(Records excerpted from a collection)
• • •
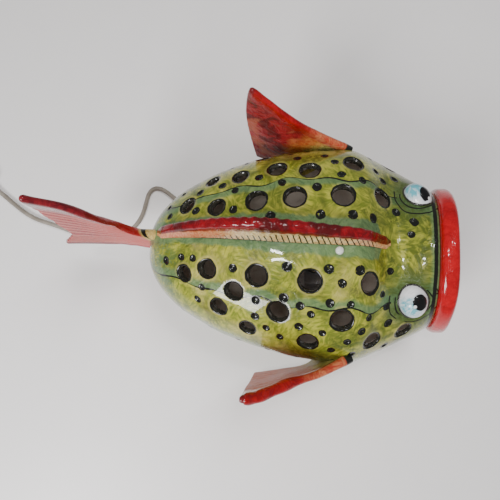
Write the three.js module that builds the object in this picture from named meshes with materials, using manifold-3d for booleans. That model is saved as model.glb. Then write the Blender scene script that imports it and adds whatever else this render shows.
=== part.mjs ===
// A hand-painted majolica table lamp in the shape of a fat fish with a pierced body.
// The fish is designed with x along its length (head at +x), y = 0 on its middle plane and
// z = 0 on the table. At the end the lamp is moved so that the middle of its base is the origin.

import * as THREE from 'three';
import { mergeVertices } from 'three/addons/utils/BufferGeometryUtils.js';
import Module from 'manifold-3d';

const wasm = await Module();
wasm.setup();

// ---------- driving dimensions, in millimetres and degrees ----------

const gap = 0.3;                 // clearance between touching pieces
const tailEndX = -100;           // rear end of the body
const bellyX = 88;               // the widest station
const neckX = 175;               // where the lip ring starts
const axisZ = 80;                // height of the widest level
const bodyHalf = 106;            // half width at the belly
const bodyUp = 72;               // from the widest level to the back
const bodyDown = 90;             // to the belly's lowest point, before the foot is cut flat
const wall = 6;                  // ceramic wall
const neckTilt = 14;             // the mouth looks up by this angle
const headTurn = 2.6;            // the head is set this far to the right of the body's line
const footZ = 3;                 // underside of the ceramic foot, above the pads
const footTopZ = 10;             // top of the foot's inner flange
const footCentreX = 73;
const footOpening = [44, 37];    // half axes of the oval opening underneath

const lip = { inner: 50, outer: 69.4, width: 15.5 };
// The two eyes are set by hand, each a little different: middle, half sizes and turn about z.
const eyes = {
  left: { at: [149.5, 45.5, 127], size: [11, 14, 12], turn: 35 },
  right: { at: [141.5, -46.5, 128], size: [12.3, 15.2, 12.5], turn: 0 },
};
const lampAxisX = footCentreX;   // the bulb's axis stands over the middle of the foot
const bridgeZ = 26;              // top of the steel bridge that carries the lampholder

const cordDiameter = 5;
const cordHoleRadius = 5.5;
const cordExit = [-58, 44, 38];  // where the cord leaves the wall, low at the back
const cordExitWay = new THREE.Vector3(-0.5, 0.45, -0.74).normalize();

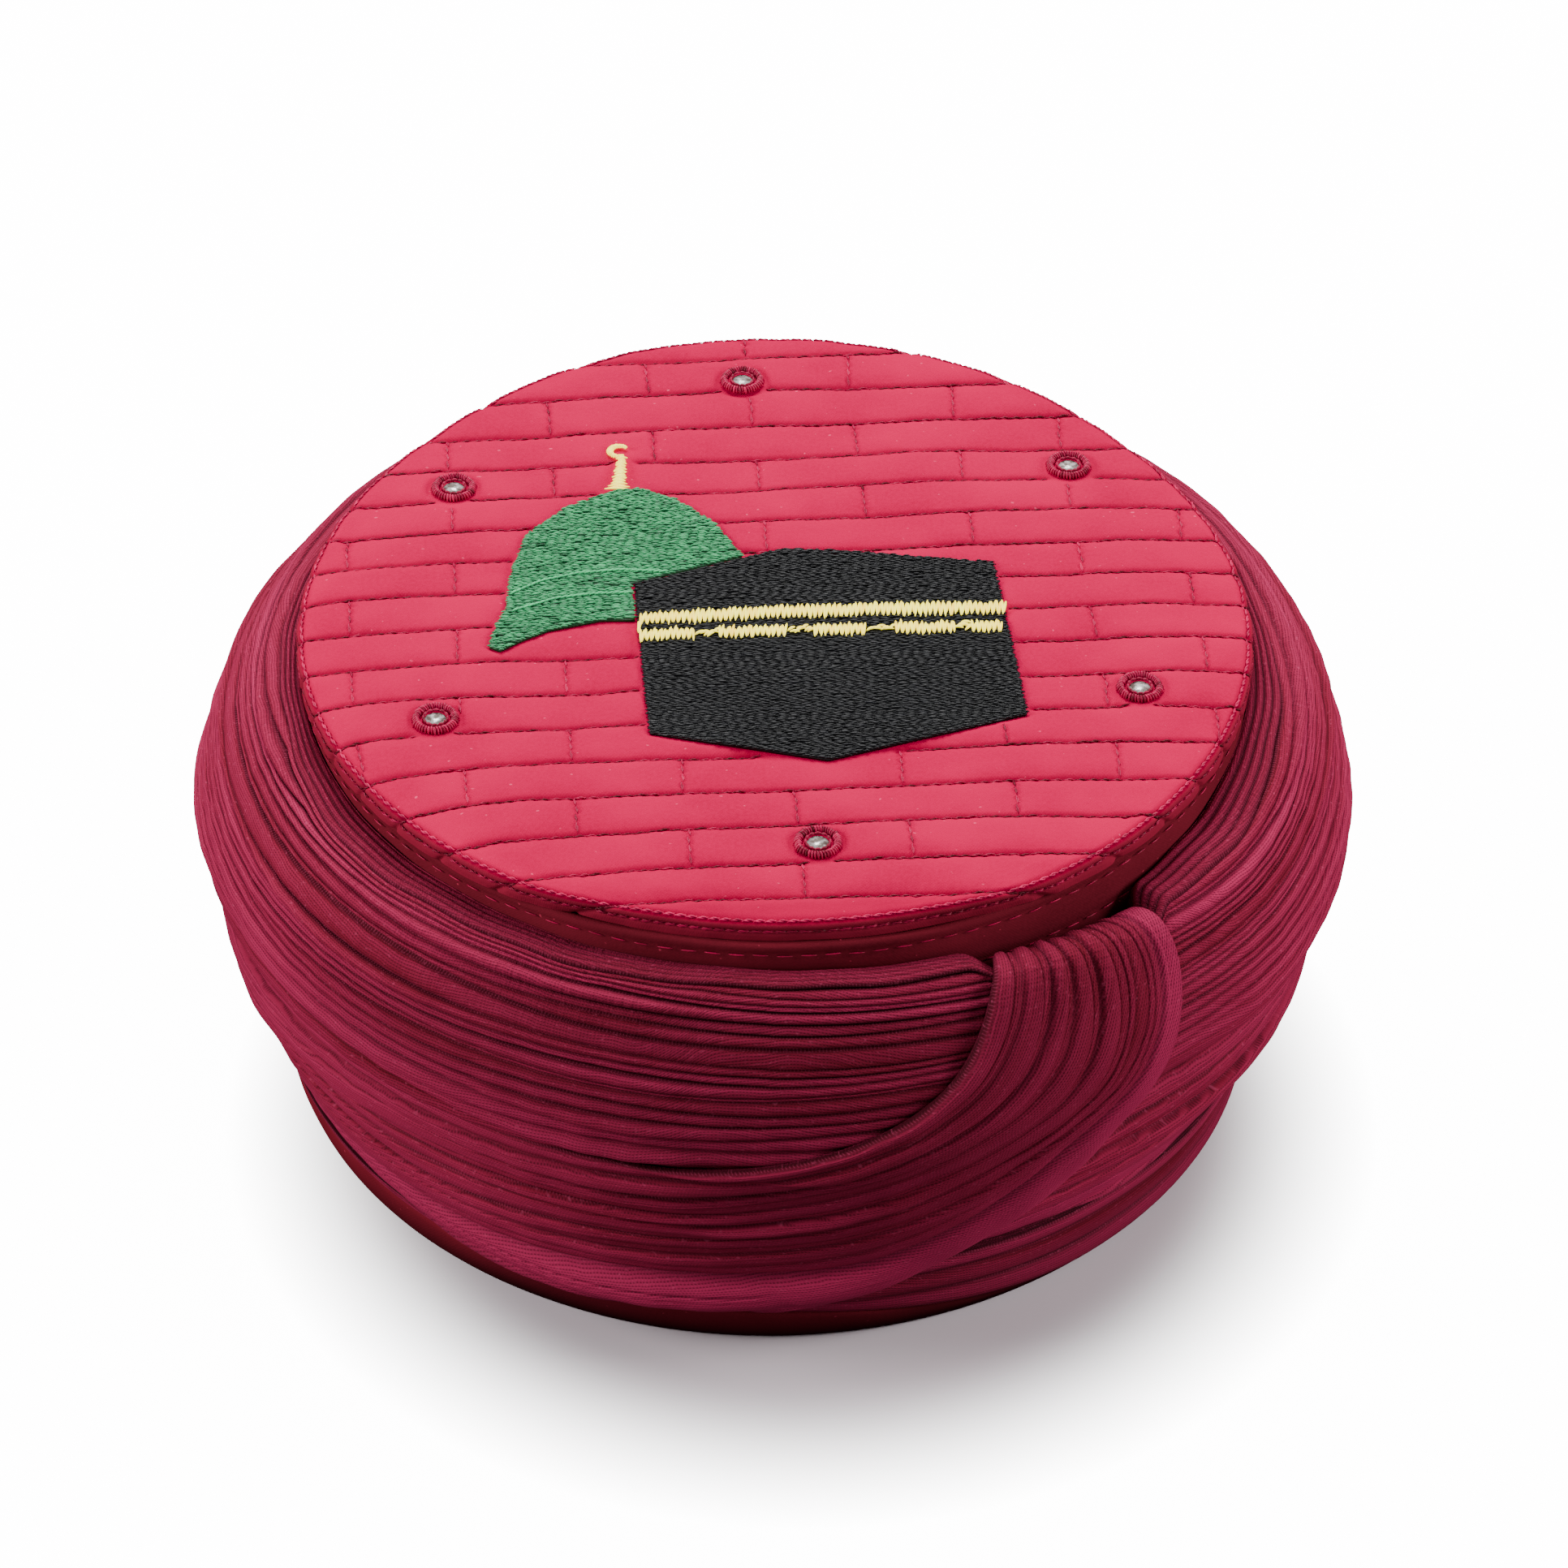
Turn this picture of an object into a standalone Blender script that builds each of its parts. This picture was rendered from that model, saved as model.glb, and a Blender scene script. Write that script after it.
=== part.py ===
• • •
**EXERCISE GOAL**
Pick out the lines above that hold the string "manifold" and show them.

**OUTPUT**
Write the three.js module that builds the object in this picture from named meshes with materials, using manifold-3d for booleans. That model is saved as model.glb. Then write the Blender scene script that imports it and adds whatever else this render shows.
import Module from 'manifold-3d';